Statements from the Stormont Executive’s press office don’t tend to set the blood racing.
But even by the Executive’s modest standards, Thursday night’s statement after a hyped seven-hour meeting of the five main parties was particularly insipid.
Peter Robinson and Martin McGuinness have regularly accused journalists of being unfairly critical of the coalition they head up but it would be hard to spin Thursday’s release as anything other than a bland statement of almost universally-accepted principles – such as opposition to attacks on the police and support for the rule of law.
The five-sentence statement reads like something which started as a dull civil service statement but which the leaders then spent seven hours toning down.
Peter Robinson, probably sensing the public mood ahead of the event, said the night before the meeting that it could only be useful if it went beyond talk and produced “action”. He proposed a public consultation and review of flags.
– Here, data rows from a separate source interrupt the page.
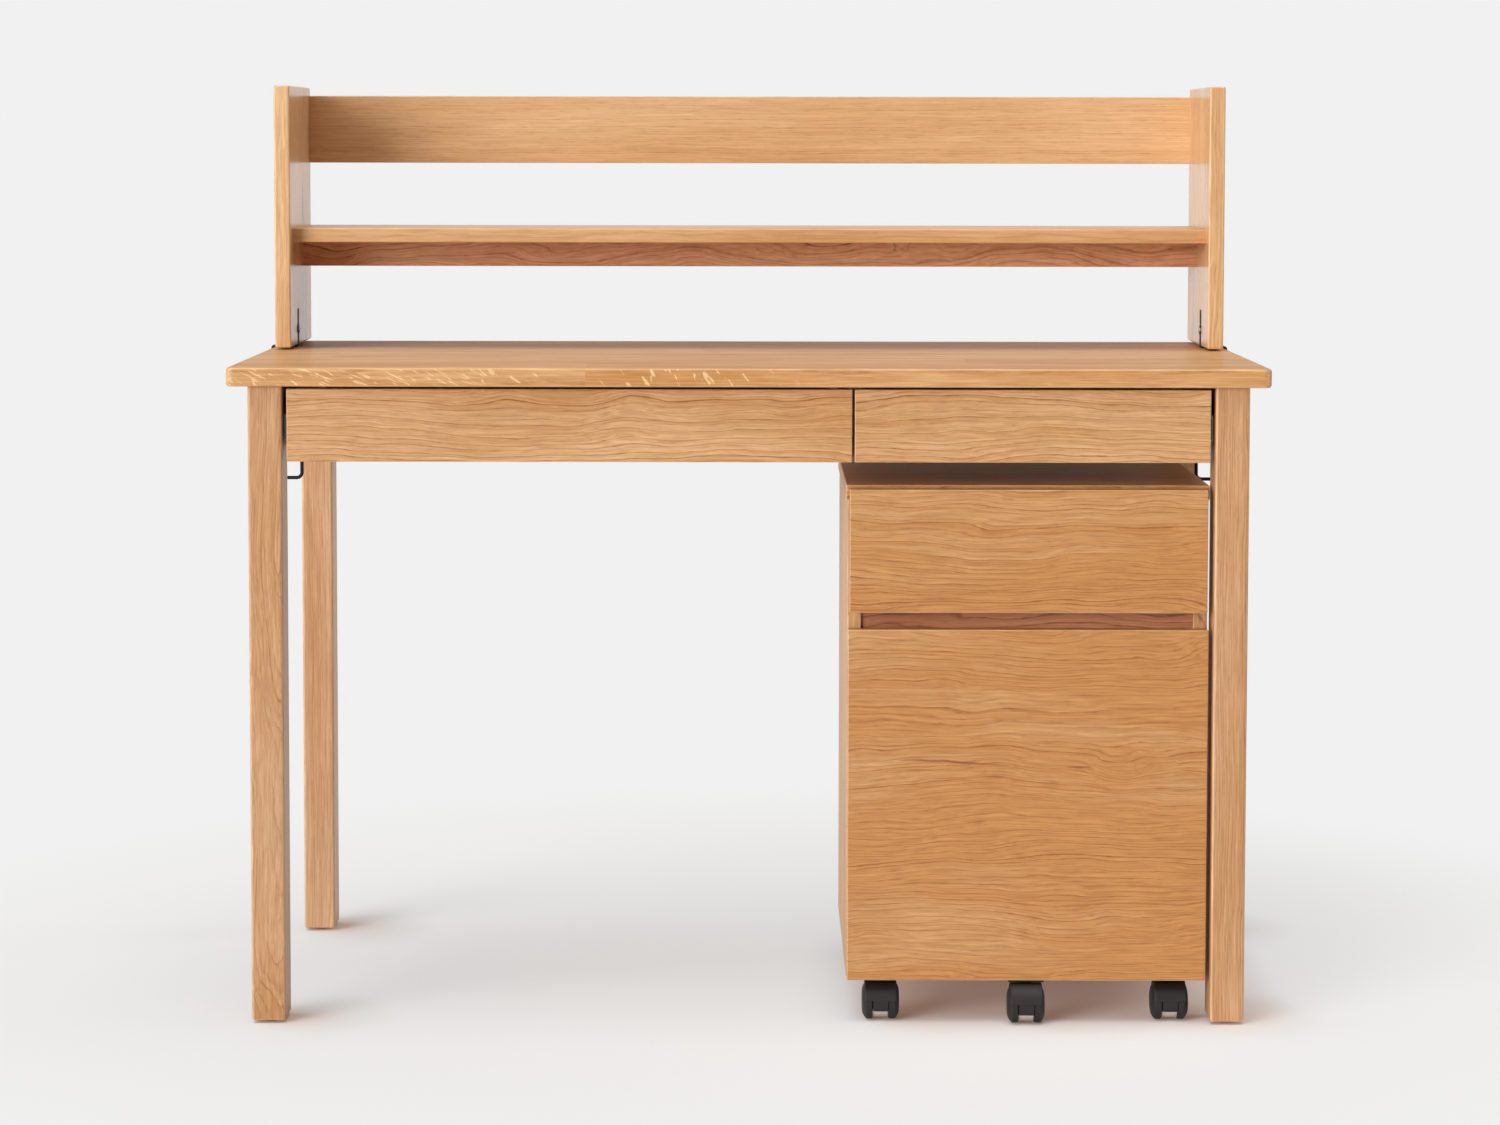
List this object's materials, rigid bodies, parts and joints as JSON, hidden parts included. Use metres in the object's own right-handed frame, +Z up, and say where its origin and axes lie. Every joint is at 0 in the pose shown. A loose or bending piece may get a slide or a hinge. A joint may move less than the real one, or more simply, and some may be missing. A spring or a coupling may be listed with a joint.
{
  "type": "desk with hutch",
  "caption": "Oak writing desk with drawers under its top, an open shelf hutch strapped on at the back, and a rolling drawer pedestal on casters in the knee space.",
  "frame": {"origin": "on the floor under the middle of the desk top", "axes": "+X to the sitter's right along the desk, +Y away from the sitter, +Z up"},
  "size_m": [1.1066, 0.55, 1.0003],
  "materials": {
    "oak": "satin lacquered oak veneer and solid oak",
    "drawer_box_wood": "pale lacquered drawer lining wood",
    "black_steel": "black powder coat",
    "zinc_steel": "zinc plated",
    "screw_steel": "bright zinc plated",
    "caster_plastic": "dark grey moulded nylon",
    "glide_plastic": "brown moulded plastic"
  },
  "bodies": {
    "desk": {"desk_top": "oak", "leg_front_left": "oak", "leg_front_right": "oak", "leg_rear_left": "oak", "leg_rear_right": "oak", "side_apron_left": "oak", "side_apron_right": "oak", "rear_apron": "oak", "drawer_divider": "oak", "leg_glides": "glide_plastic", "top_brackets": "zinc_steel", "desk_slide_rails": "zinc_steel", "desk_screws": "screw_steel", "hutch_side_left": "oak", "hutch_side_right": "oak", "hutch_board": "oak", "hutch_shelf": "oak", "hutch_shelf_rail": "oak", "hutch_strap_left": "black_steel", "hutch_strap_right": "black_steel", "bag_hooks": "black_steel"},
    "drawer_left": {"drawer_left_front": "oak", "drawer_left_sides": "drawer_box_wood", "drawer_left_back": "drawer_box_wood", "drawer_left_bottom": "drawer_box_wood", "drawer_left_runners": "zinc_steel"},
    "drawer_right": {"drawer_right_front": "oak", "drawer_right_sides": "drawer_box_wood", "drawer_right_back": "drawer_box_wood", "drawer_right_bottom": "drawer_box_wood", "drawer_right_runners": "zinc_steel"},
    "pedestal": {"pedestal_top": "oak", "pedestal_side_left": "oak", "pedestal_side_right": "oak", "pedestal_bottom": "oak", "pedestal_back": "oak", "pedestal_rail": "oak", "pedestal_slide_rails": "zinc_steel", "pedestal_caster_plates": "zinc_steel"},
    "upper_drawer": {"upper_drawer_front": "oak", "upper_drawer_sides": "drawer_box_wood", "upper_drawer_back": "drawer_box_wood", "upper_drawer_bottom": "drawer_box_wood", "upper_drawer_runners": "zinc_steel"},
    "file_drawer": {"file_drawer_front": "oak", "file_drawer_sides": "drawer_box_wood", "file_drawer_back": "drawer_box_wood", "file_drawer_bottom": "drawer_box_wood", "file_drawer_runners": "zinc_steel", "file_drawer_caster_bracket": "zinc_steel"},
    "front_left_caster": {"caster_front_left_hood": "caster_plastic"},
    "front_left_wheelset": {"caster_front_left_wheels": "caster_plastic"},
    "front_right_caster": {"caster_front_right_hood": "caster_plastic"},
    "front_right_wheelset": {"caster_front_right_wheels": "caster_plastic"},
    "rear_left_caster": {"caster_rear_left_hood": "caster_plastic"},
    "rear_left_wheelset": {"caster_rear_left_wheels": "caster_plastic"},
    "rear_right_caster": {"caster_rear_right_hood": "caster_plastic"},
    "rear_right_wheelset": {"caster_rear_right_wheels": "caster_plastic"},
    "drawer_caster": {"caster_drawer_hood": "caster_plastic"},
    "drawer_wheelset": {"caster_drawer_wheels": "caster_plastic"}
  },
  "joints": [
    {"name": "drawer_left_slide", "type": "slide", "parent": "desk", "child": "drawer_left", "axis": [0, -1, 0], "range_m": [0, 0.3]},
    {"name": "drawer_right_slide", "type": "slide", "parent": "desk", "child": "drawer_right", "axis": [0, -1, 0], "range_m": [0, 0.3]},
    {"name": "pedestal_roll", "type": "slide", "parent": "desk", "child": "pedestal", "axis": [0, -1, 0], "range_m": [0, 0.45]},
    {"name": "upper_drawer_slide", "type": "slide", "parent": "pedestal", "child": "upper_drawer", "axis": [0, -1, 0], "range_m": [0, 0.28]},
    {"name": "file_drawer_slide", "type": "slide", "parent": "pedestal", "child": "file_drawer", "axis": [0, -1, 0], "range_m": [0, 0.3]},
    {"name": "front_left_swivel", "type": "hinge", "parent": "pedestal", "child": "front_left_caster", "pos_m": [0.142, -0.219, 0.04], "axis": [0, 0, 1], "continuous": true},
    {"name": "front_left_wheel_spin", "type": "hinge", "parent": "front_left_caster", "child": "front_left_wheelset", "pos_m": [0.142, -0.234, 0.02], "axis": [1, 0, 0], "continuous": true},
    {"name": "front_right_swivel", "type": "hinge", "parent": "pedestal", "child": "front_right_caster", "pos_m": [0.451, -0.219, 0.04], "axis": [0, 0, 1], "continuous": true},
    {"name": "front_right_wheel_spin", "type": "hinge", "parent": "front_right_caster", "child": "front_right_wheelset", "pos_m": [0.451, -0.234, 0.02], "axis": [1, 0, 0], "continuous": true},
    {"name": "rear_left_swivel", "type": "hinge", "parent": "pedestal", "child": "rear_left_caster", "pos_m": [0.142, 0.115, 0.04], "axis": [0, 0, 1], "continuous": true},
    {"name": "rear_left_wheel_spin", "type": "hinge", "parent": "rear_left_caster", "child": "rear_left_wheelset", "pos_m": [0.142, 0.1, 0.02], "axis": [1, 0, 0], "continuous": true},
    {"name": "rear_right_swivel", "type": "hinge", "parent": "pedestal", "child": "rear_right_caster", "pos_m": [0.451, 0.115, 0.04], "axis": [0, 0, 1], "continuous": true},
    {"name": "rear_right_wheel_spin", "type": "hinge", "parent": "rear_right_caster", "child": "rear_right_wheelset", "pos_m": [0.451, 0.1, 0.02], "axis": [1, 0, 0], "continuous": true},
    {"name": "drawer_swivel", "type": "hinge", "parent": "file_drawer", "child": "drawer_caster", "pos_m": [0.2965, -0.237, 0.04], "axis": [0, 0, 1], "continuous": true},
    {"name": "drawer_wheel_spin", "type": "hinge", "parent": "drawer_caster", "child": "drawer_wheelset", "pos_m": [0.2965, -0.252, 0.02], "axis": [1, 0, 0], "continuous": true}
  ]
}
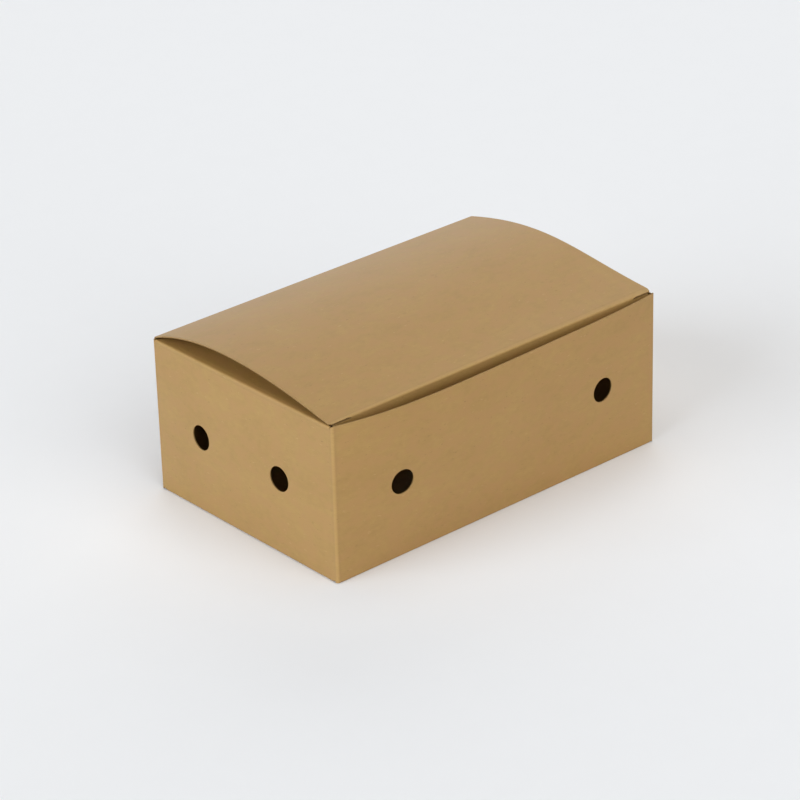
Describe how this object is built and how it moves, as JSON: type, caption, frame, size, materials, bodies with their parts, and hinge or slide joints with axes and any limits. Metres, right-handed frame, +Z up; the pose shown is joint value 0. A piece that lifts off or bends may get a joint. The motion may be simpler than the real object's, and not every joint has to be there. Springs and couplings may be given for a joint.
{
  "type": "fries box",
  "caption": "Rectangular folding carton of brown kraft board with a hinged tuck lid, dust flaps, round steam vents in its walls and a crash-lock base.",
  "frame": {"origin": "centre of the base, on the plane the carton stands on", "axes": "+X along the length, the front wall faces -Y, the lid is creased to the back wall at +Y, +Z is up"},
  "size_m": [0.1828, 0.12, 0.0787],
  "materials": {
    "kraft_board": "matt, unbleached"
  },
  "bodies": {
    "carton": {"carton_body": "kraft_board"},
    "lid": {"lid": "kraft_board"}
  },
  "joints": [
    {"name": "lid_hinge", "type": "hinge", "parent": "carton", "child": "lid", "pos_m": [0, 0.057, 0.07], "axis": [-1, 0, 0], "range_deg": [0, 180]}
  ]
}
Judging the meeting by the First Minister’s standard, it failed because the only part of the agreed statement which even vaguely resembles action is the commitment to another meeting, hardly something which is likely to persuade the protestors that they should give up.
Though none of those present at the Stormont talks will do interviews, sources suggest that it was Sinn Fein, the SDLP and the Alliance Party who refused to negotiate about flags while under threat.
Unionists refused to sign up to a joint statement with the parties who voted to slash the number of days the Union Flag flies at Belfast City Hall, arguing that in a climate where protestors are not listening to unionist leaders, they were unlikely to welcome unionists joining forces with Sinn Fein to call for the protests to end.
There is logic to that because Mr Robinson and Mr McGuinness released a joint statement on Sunday night calling for the protests to end and, if anything, it seemed to incense those organising the demonstrations.
By all accounts the meeting was heated, something which is to be expected given what the parties have been saying about each other over recent days.
So, despite the weak statement which it culminated in, Thursday’s meeting may have been a necessary clear-the-air opportunity before the real talks begin in January.
Each of those parties have faced difficulties over their handling of the flag vote and protests. It is unlikely that any party saw the situation escalating as it has and it is difficult to tell exactly who comes out of it worst – though unionism has been undoubtedly damaged by the violence.
One unionist source suggested that Alliance was privately aware that it had lost support because of its vote to only fly the flag on designated days; Alliance says that scores of new members and thousands of pounds in donations have come its way since the crisis erupted almost three weeks ago.
While there has been great focus on the open split in the UUP, there is a less obvious but more significant split opening up in the DUP. The party leadership – through both Mr Robinson and Arlene Foster – have made very clear that the protests should be suspended or taken off the streets.
But others, especially many more traditional DUP members who joined a party of protest, are privately less than happy at being told not to protest in support of their national flag.
The party insists that any of its members present at protests are there to keep protestors peaceful or dissuade them from protesting. But in some cases – such as Belfast councillors Ruth Patterson and William Humphrey – they appear to be out in clear support of the protest.
Those mixed messages are unusual in today’s slick DUP.
But as the party increasingly becomes the broad church which the UUP has been, such strains are only likely to become more pronounced, providing a challenge to a leader whose vision is to not just keep the current party together, but extend its support base to take in pro-Union Catholics.